Risulta essere un vero banco di prova, per un articolista, riassumere in un articolo la persolità umana e artistica di un esponente della musica contemporanea italiana. Abbiamo ancora bisogno di Fabrizio De André.
Un uomo complesso e delicato allo stesso tempo, un poeta pronto a sottolineare gli aspetti più semplici, irregolari e magici nelle sue poesie rivolte verso gli ultimi, i rinnegati, padroni e servi. Risulta sempre abbastanza incompleto ogni ricordo su Fabrizio De André, padre della canzone italiana, quando sei un semplice articolista e devi rispettare i limiti che la stesura di un articolo on-line ti impone. Rimane però la traccia, il contributo, dell”immensa biblioteca culturale che Fabrizio De André ha lasciato in eredità.

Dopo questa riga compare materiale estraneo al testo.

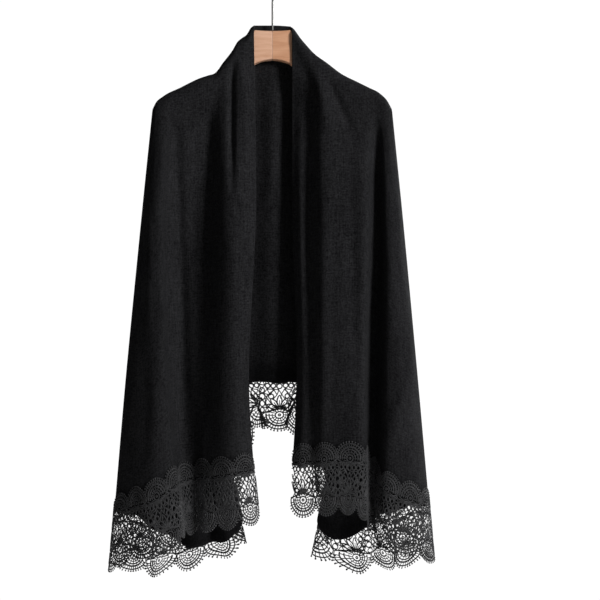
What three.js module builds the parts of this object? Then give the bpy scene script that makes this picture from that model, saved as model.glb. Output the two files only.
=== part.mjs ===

De Andrè: L’artista e la sua traccia nei nostri giorni
Mi chiedo, semmai, se il tempo ci abbia trovato presenti all’appuntamento di rendere concreti gli insegnamenti che la sua esperienza musicale ci ha suggerito nel corso della sua carriera. Mi sa di no: oltre alle taglienti, dolci, carezze invettive delle sue canzoni, ci ha donato un modo di pensare la musica, di come scrivere una canzone.
E non per soddisfare l’appetito insaziabile del sistema consumistico delle multinazionali discografiche. Ma per donare valore culturale al veicolo artistico, in questo caso la canzone, organizzarlo in un linguaggio aulico e dantesco. De André parla dei sentimenti della gente, descrive la gente per la gente, parla della società da un punto di vista differente. Raccontare della realtà, spesso cruda e negativa, nella quale il mondo si è adagiato. Ma, non essendo De André un apocalittico, l’artista ci smuove qualcosa nel profondo delle nostre coscienze: è la speranza di una futura gloria nel regno degli uomini. Fabrizio De André, lo stesso uomo che non aveva paura di parlare della morte, sapeva dare una seconda possibilità ai suoi personaggi. Una rivalsa, una nuova vita.
E questo ci insegna a vedere lo stato delle cose intorno a noi con uno sguardo non pregiudizievole, ma misericordioso. La guerra della vita affrontata con la pace nel cuore. Oggi Fabrizio De André avrebbe 81 anni, sarebbe stato un faro per i suoi successori di oggi e per chi ha intrapreso la carriera da cantautore e cantante. Non a caso, è ancora una figura imitata e seguita da molti giovani, riconoscendo in lui una strada da intraprendere. Questo fa comunque piacere, perchè sappiamo quanta importanza ha raccontare ai propri figli chi era e cosa scrivesse Fabrizio De André. Ci auguriamo, piuttosto, che tutto questo sforzo di propagare la sua traccia anche in futuro, non si arresti irrimediabilmente.
Renzo Arbore parla della morte di Fabrizio De Andrè
Pericolo che tutti noi avvertiamo non appena nel mondo della canzone attuale si preferiscono le fruizioni distratte, le canzoni scritte per accontentare quel famoso appetito insaziabile di cui abbiamo parlato sopra. Insomma, quando la musica si concede svergognatamente alle logiche del mercato musicale. Quando le piattaforme di oggi ospitano al loro interno prodotti preconfezionati e veloci da consumare. Musica fast food, a scadenza breve.
Uno “spartiacque fondamentale” nella musica italiana: così Renzo Arbore definisce Fabrizio De André, “il primo” spiega “a coniugare felicemente la semplicità della musica popolare con la raffinatezza dei testi“. Il merito di De André, secondo Arbore, è stato quello “di rivolgersi senza mediazioni ma anche senza compromessi a un pubblico in grado di apprezzarlo“. Sono le parole di Renzo Arbore a chiudere questo piccolo ricordo di Fabrizio De Andrè: “Questa caratteristica ne ha fatto il padre di molti epigoni che invece ai compromessi si sono poi piegati . Diversa, per Arbore, la seconda fase musicale di De André, quella che comincia con Crêuza de Mä: “Lì ha mescolato i generi attingendo alle radici folk della musica della sua terra. E’ stata un’ulteriore lezione del grande cantautore, uno dei pochi per cui valga davvero la pena di spendere la parola poeta“.